En el campo disciplinar fueron tratados estos argumentos: la disciplina del clero, la formación de los sacerdotes (con la petición expresa de instituir seminarios para este fin), el modo correcto de celebrar la misa, los testamentos y la administración de las causas pías, las normas para elegir obispos y cardenales, la obligación de celebrar sínodos provinciales cada tres años, la visita pastoral, la predicación, la instrucción de la juventud, la reforma monástica, la mortificación, la guarda de los ayunos, la observancia de los días de fiesta indicados por la Iglesia, etc.
Respecto a la comunión bajo una sola especie, que fue la disciplina adoptada por el concilio, es interesante notar que se dio un permiso especial a algunos obispos alemanes para que pudieran repartir la comunión bajo las dos especies (del pan y del vino) en sus diócesis. Tal concesión, sin embargo, causó no pocos problemas, y fue suprimida en Baviera en 1571, y en Austria en 1584.
Otras indicaciones dadas en esta etapa se referían a la necesidad de preparar un Misal y un Breviario (Liturgia de las Horas) corregidos, un Catecismo, y un índice de libros prohibidos. Estos textos fueron publicados en los años sucesivos y ayudaron mucho a la vida de la Iglesia.
La larga enumeración (y no completa) del trabajo realizado por el concilio de Trento muestra hasta qué punto se trató de un evento de importancia indiscutible, originado no sólo desde el deseo de responder a los errores de la reforma protestante, sino, sobre todo, desde el anhelo de promover una auténtica y profunda reforma católica.
Podemos así concluir, como han indicado importantes estudiosos de la historia de la Iglesia, que sería un abuso usar la palabra “reforma” para referirse a los protestantes, y la palabra “contrarreforma” para aludir a los católicos.

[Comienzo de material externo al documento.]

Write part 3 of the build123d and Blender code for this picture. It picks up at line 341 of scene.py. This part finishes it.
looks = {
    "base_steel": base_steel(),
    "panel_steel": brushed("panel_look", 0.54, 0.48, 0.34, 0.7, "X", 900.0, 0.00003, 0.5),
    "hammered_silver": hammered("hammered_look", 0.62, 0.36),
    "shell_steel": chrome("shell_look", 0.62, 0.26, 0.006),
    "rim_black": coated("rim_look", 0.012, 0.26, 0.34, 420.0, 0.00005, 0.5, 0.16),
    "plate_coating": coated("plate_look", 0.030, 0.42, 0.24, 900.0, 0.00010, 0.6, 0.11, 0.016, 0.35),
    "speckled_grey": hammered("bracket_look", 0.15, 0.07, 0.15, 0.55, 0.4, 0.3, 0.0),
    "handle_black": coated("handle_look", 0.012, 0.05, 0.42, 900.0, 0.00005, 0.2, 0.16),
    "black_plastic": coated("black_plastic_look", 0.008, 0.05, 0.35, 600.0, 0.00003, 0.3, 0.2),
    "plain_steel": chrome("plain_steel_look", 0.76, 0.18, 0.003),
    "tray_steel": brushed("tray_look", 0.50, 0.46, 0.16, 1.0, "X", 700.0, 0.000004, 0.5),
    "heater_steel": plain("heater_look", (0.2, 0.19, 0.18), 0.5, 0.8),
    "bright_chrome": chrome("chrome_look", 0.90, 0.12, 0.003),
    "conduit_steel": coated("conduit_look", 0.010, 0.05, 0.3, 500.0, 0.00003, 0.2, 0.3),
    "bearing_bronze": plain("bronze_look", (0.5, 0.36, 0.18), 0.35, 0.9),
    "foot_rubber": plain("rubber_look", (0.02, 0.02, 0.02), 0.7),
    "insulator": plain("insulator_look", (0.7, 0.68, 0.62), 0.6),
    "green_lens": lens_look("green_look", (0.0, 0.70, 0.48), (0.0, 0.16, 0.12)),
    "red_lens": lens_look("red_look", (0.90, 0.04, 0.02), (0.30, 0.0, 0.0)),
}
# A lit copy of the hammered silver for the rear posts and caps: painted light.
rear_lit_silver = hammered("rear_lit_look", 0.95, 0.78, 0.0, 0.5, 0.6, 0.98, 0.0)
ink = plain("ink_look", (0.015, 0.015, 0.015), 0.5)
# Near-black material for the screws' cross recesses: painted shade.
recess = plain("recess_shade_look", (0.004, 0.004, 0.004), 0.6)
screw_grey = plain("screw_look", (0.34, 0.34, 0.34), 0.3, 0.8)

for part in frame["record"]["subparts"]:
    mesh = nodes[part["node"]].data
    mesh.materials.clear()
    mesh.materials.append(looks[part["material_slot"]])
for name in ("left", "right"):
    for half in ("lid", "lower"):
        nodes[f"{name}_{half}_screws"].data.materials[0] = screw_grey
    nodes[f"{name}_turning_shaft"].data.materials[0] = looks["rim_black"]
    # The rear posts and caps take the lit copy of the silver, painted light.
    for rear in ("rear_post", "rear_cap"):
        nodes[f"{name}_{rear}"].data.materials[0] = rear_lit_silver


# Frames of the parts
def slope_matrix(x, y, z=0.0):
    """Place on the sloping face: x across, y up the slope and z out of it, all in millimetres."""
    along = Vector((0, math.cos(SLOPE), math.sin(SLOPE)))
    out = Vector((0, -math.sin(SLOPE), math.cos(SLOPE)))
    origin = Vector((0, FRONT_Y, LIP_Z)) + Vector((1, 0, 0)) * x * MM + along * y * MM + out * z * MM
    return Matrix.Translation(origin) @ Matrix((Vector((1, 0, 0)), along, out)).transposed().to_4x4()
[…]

Como acabamos de ver, los Papas no convocaron el concilio de Trento simplemente para actuar “contra” los movimientos heréticos surgidos en el siglo XVI, sino sobre todo para actuar “a favor” de una profunda renovación en la misma Iglesia en todos los niveles: la doctrina, los sacramentos y la liturgia, la Curia romana, los obispos, los sacerdotes, las órdenes y congregaciones religiosas, los fieles laicos.

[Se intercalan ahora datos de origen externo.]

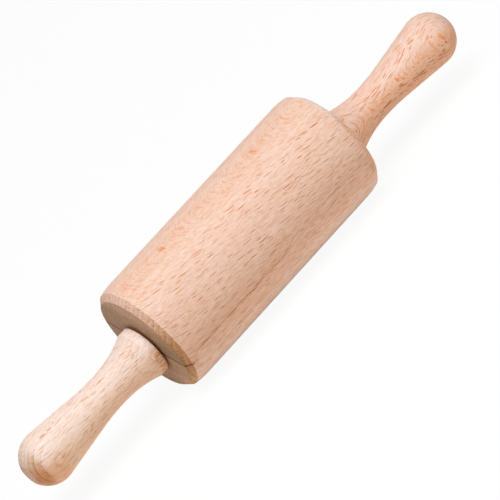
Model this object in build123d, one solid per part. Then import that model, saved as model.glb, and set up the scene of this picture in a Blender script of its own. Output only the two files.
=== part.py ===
from build123d import *
from math import asin, atan2, cos, hypot, sin, sqrt
import os

# Small revolving rolling pin in turned beech, in millimetres.
# X runs along the barrel's own axis, Z is up, and the origin is the barrel's centre.
# The left handle, axle and right handle are glued into one body, on which the barrel turns.
# The bore is much wider than the axle, so the axle lies in the bottom of it, below the barrel's axis.

# Barrel
barrel_diameter = 45.0
barrel_length = 100.0
barrel_chamfer = 2.1        # cut at 45 degrees round each end face
ease_depth = 0.55           # how far sanding has taken the barrel down at each chamfer
ease_length = 5.5           # the length over which it does so
bore_mouth_break = 0.5

# Axle
axle_diameter = 8.0
axle_end_break = 0.8
bore_slack = 3.5            # how much wider the bore is than the axle
running_clearance = 0.05    # left under the axle where it bears on the bore

# Handles, measured along the handle from its shoulder face
handle_length = 60.0
shoulder_diameter = 19.9
shoulder_band = 3.3         # straight rim beside the barrel
shoulder_edge_break = 0.35
hollow_fullness_share = 0.455   # of the hollow's length, to where its two end tangents meet
neck_diameter = 13.8
neck_place = 19.9
neck_turn_length = 5.5      # the neck turns into the grip over this length, twice
ball_diameter = 19.9        # the grip is a cone that runs into a ball at the handle's end
tip_flat_diameter = 8.0     # flat left where the turning was parted off
socket_depth = 26.0
socket_end_room = 0.6       # left for glue past the axle's end
socket_mouth_break = 0.5
glue_gap = 0.05             # round the axle in its sockets

# End play: the gaps between the barrel's faces and the shoulders
left_gap = 0.75
right_gap = 0.25

barrel_radius = barrel_diameter / 2
half_length = barrel_length / 2
axle_radius = axle_diameter / 2
bore_radius = axle_radius + bore_slack / 2
axle_drop = bore_slack / 2 - running_clearance


def turned(outline):
    """One solid of revolution about X from the edges of a closed outline in the XY plane."""
    return revolve(make_face(Wire(outline).edges()), Axis.X)


def barrel_end(side):
    """Outline of one end, from the barrel's surface in to the bore; side is 1 for right, -1 for left."""
    ease_start = (side * (half_length - barrel_chamfer - ease_length), barrel_radius)
    arris = (side * (half_length - barrel_chamfer), barrel_radius - ease_depth)
    face_edge = (side * half_length, barrel_radius - ease_depth - barrel_chamfer)
    mouth = (side * half_length, bore_radius + bore_mouth_break)
    bore_edge = (side * (half_length - bore_mouth_break), bore_radius)
    ease = TangentArc(ease_start, arris, tangent=(side, 0))
    edges = [ease, Line(arris, face_edge), Line(face_edge, mouth), Line(mouth, bore_edge)]
    return ease_start, bore_edge, edges


def make_barrel():
    left_top, left_bore, left_edges = barrel_end(-1)
    right_top, right_bore, right_edges = barrel_end(1)
    return turned([Line(left_top, right_top), *right_edges, Line(right_bore, left_bore), *left_edges])


def grip_outline():
    """Outer edges of a handle from its shoulder face to its tip."""
    shoulder_radius = shoulder_diameter / 2
    neck_radius = neck_diameter / 2
    ball_radius = ball_diameter / 2
    tip_radius = tip_flat_diameter / 2

    face_edge = (0, shoulder_radius - shoulder_edge_break)
    rim = (shoulder_edge_break, shoulder_radius)
    corner = (shoulder_band, shoulder_radius)
    hollow_pull = (shoulder_band + (neck_place - shoulder_band) * hollow_fullness_share, neck_radius)
    neck = (neck_place, neck_radius)

    # The grip's side is the line from the neck's turn that touches the ball
    turn_corner_place = neck_place + neck_turn_length
    ball_centre = handle_length - sqrt(ball_radius**2 - tip_radius**2)
    to_ball = ball_centre - turn_corner_place
    grip_angle = asin(ball_radius / hypot(to_ball, neck_radius)) - atan2(neck_radius, to_ball)
    grip_direction = (cos(grip_angle), sin(grip_angle))
    turn_corner = (turn_corner_place, neck_radius)
    grip_start = (
        turn_corner_place + neck_turn_length * cos(grip_angle),
        neck_radius + neck_turn_length * sin(grip_angle),
    )
    ball_start = (ball_centre - ball_radius * sin(grip_angle), ball_radius * cos(grip_angle))
    tip_edge = (handle_length, tip_radius)

    return [
        Line(face_edge, rim),
        Line(rim, corner),
        Bezier(corner, hollow_pull, neck),
        Bezier(neck, turn_corner, grip_start),
        Line(grip_start, ball_start),
        TangentArc(ball_start, tip_edge, tangent=grip_direction),
        Line(tip_edge, (handle_length, 0)),
    ]


def make_handle():
    """A handle standing along +X with its shoulder face at X = 0."""
    socket_radius = axle_radius + glue_gap
    mouth = (0, socket_radius + socket_mouth_break)
    mouth_bottom = (socket_mouth_break, socket_radius)
    socket_corner = (socket_depth, socket_radius)
    socket_end = (socket_depth, 0)
    face_edge = (0, shoulder_diameter / 2 - shoulder_edge_break)
    core = Polyline((handle_length, 0), socket_end, socket_corner, mouth_bottom, mouth, face_edge)
    return turned([*grip_outline(), *core.edges()])


def make_axle():
    """The dowel through the barrel, from the bottom of one socket to the bottom of the other."""
    into_handle = socket_depth - socket_end_room
    left_end = -half_length - left_gap - into_handle
    right_end = half_length + right_gap + into_handle
    outline = Polyline(
        (left_end, 0),
        (left_end, axle_radius - axle_end_break),
        (left_end + axle_end_break, axle_radius),
        (right_end - axle_end_break, axle_radius),
        (right_end, axle_radius - axle_end_break),
        (right_end, 0),
        close=True,
    )
    return turned(outline.edges())


handle = make_handle()
axle_line = Location((0, 0, -axle_drop))
left_place = axle_line * Location((-half_length - left_gap, 0, 0), (0, 180, 0))
right_place = axle_line * Location((half_length + right_gap, 0, 0))

nodes = {
    "barrel": make_barrel(),
    "axle": axle_line * make_axle(),
    "left_handle": left_place * handle,
    "right_handle": right_place * handle,
}

os.makedirs("parts", exist_ok=True)
for name, solid in nodes.items():
    solid.label = name
    export_step(solid, f"parts/{name}.step")
    print(name, round(solid.volume, 1), "mm3")
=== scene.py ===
from math import asin, atan2, cos, hypot, pi, radians, sin, sqrt

import bmesh
import bpy
from bpy.props import FloatProperty, FloatVectorProperty, IntProperty
from bpy.props import PointerProperty, StringProperty
from mathutils import Matrix, Vector


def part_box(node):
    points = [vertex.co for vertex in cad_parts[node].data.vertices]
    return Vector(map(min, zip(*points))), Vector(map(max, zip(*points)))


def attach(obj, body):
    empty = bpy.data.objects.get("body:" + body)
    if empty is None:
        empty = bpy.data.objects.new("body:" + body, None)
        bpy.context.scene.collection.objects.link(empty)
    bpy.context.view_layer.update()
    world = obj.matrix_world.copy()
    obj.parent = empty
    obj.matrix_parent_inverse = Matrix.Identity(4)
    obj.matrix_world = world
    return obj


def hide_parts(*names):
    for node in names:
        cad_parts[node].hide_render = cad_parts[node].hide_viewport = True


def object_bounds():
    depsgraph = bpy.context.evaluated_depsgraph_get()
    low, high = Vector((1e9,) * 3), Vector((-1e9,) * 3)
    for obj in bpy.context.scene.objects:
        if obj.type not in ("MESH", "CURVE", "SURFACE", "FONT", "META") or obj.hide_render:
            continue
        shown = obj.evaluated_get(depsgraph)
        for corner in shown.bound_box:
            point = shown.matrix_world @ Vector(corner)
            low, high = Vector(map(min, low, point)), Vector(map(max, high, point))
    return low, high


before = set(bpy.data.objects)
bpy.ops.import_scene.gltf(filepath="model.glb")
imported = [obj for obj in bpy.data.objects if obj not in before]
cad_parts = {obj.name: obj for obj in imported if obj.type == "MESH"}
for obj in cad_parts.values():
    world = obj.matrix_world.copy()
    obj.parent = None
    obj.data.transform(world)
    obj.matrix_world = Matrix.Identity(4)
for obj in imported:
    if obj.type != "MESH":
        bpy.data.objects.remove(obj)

bl_info = {
    "name": "Turned Beech Rolling Pin",
    "version": (1, 0, 0),
    "blender": (4, 5, 0),
    "location": "View3D > Sidebar > Rolling Pin",
    "description": "Dresses a small revolving rolling pin in turned, sanded beech",
    "category": "Object",
}

MM = 0.001
CAD_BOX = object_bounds()
BARREL_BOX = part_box("barrel")
LEFT_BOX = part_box("left_handle")
RIGHT_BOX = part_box("right_handle")


# Properties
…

Lo más correcto sería, entonces, hablar de dos reformas: una protestante (que llevó a graves desviaciones doctrinales y a algunos serios abusos morales) y otra católica.
Trento, en ese sentido, fue una gracia extraordinaria para la Iglesia católica, un evento que alentó, organizó y relanzó el deseo de renovación cristiana que el Espíritu Santo había suscitado en muchos corazones de fieles hijos de la Iglesia, de auténticos seguidores de Jesucristo.